The fog lifted by the time we entered Princess Royal Channel, but we bucked an adverse tide clear to the entrance to Grenville Channel. Passing the former cannery site at Butedale we could see further deterioration of the abandoned buildings and the falls were flowing heavy. There is talk that Butedale has been purchased with plans to revitalize it as a stop for vessels in the gap between Klemtu and Hartley Bay. We searched the shoreline of Princess Royal Island for the white “spirit” bears, but with no success. The waterfalls were nonetheless spectacular.
|Former cannery site at Butedale|
|More buildings are gone since 2012|
|Typical waterfall along Princess Royal Channel|
Our plan had been to ride the flood tide north to Lowe Inlet, but the wind increased to a steady 25 knots gusting to 32 knots and with the effects of the wind and three foot chop, the flood current on the surface was non-existent. The Nordic Tug “Sunday” was already anchored, but Nettle Basin in front of Verney Falls is large, so we anchored in front of the falls in the current, which kept us aligned and stable, with the stern towards the sun. We set our anchor in 100 feet of water at 1450. Our total mileage is now 555 nautical miles since Anacortes.
|Verney Falls in Lowe Inlet, Nettle Basin|
By 1730, “Wild Wind IV”, “Peregrine” and three other boats had anchored. We shared potluck appetizers in our cockpit with both “Sunday” and “Wild Wind IV”.
May 29, 2014
Today will be a long day, so we departed Lowe Inlet at 0530 and fought a 4.8 knot ebb current in Grenville Channel for about 10 miles before we came abeam of Klewnuggit Inlet where Grenville widens out. The sky was overcast, but the winds were light as we joined a parade of pleasure craft all headed for either Ketchikan or Prince Rupert. There are at least 5 boats ahead of us and even more behind.
Reaching the top of Grenville Channel the weather continued calm so we pointed Spirit out into Chatham Sound and set a course for Dundas Island. There was a low westerly swell until we were in the lee of Dundas and we took our last pictures in BC of Green Island lighthouse before heading out into Dixon Entrance proper.
|Green Island light , our last good view of BC before Dixon Entrance|
Calling US Customs, we received permission to anchor in Foggy Bay overnight. Dixon Entrance had little wind, but a low westerly swell crossing the USA/Canada boundary. We crossed the boundary at 1645 PDT and reset the clocks to Alaska Daylight time, one hour earlier. The swell increased as we passed by Tree Point Light, our first landmark in Alaska.

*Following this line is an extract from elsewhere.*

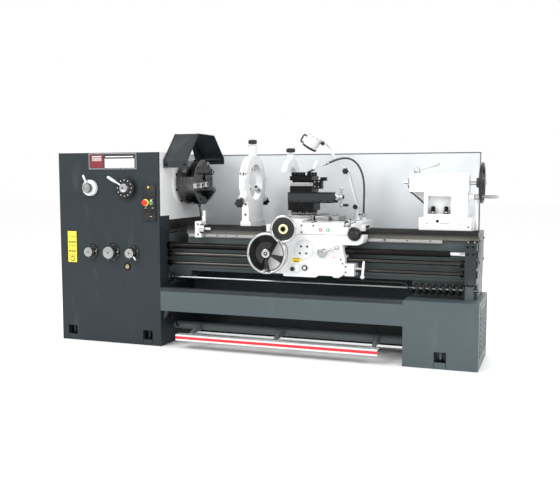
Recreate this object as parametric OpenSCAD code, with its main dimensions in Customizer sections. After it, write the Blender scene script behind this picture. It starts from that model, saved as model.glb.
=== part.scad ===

|Tree Point Light from Spirit's wheelhouse|
Surprisingly, the swell continued to increase in height as we headed up Revillagigedo Channel towards Foggy Bay, and with the swell on the port quarter the motions were large even with stabilizers. Making the turn at Foggy Bay we went into the inner basin down the narrow channel, with the tide nearly low so the rocks were clearly visible. The one dead tree continues to mark a dangerous rock just before entering the inner basin. There were already three boats at anchor, but there is room for a lot of boats. We anchored in 30 feet of water over a firm mud bottom at 1813 ADT after a 103 nautical mile run, for a total of 658 nautical miles. Following us into the inner basin was a Nordic Tug “Firefly” that followed us across Dixon Entrance, the final boat to arrive for the evening.
|The rock marked by the dead tree in inner Foggy Bay|
May 30, 2014
Setting the alarm for 0400, we had the anchor on deck and underway by 0430. The swell in Dixon Entrance was still present, but by the time we got 10 miles north to Mary Island it had dissipated. Spirit arrived without incident in Ketchikan and was cleared by US Customs by phone as we headed into Bar Harbor at 0920 to our assigned slip. The majority of the fishing fleet appears to be still here and moorage was scarce, tucked in between commercial vessels. Spirit has now covered 696 nautical miles on the transit to Ketchikan.
The generator was repaired by South East Diesel within one hour of our arrival. The problem turned out to be a bad AC voltage regulator. By early afternoon we had completed our re-provisioning, and plan on a Sunday departure to begin the transit to Sitka via Wrangell and Petersburg.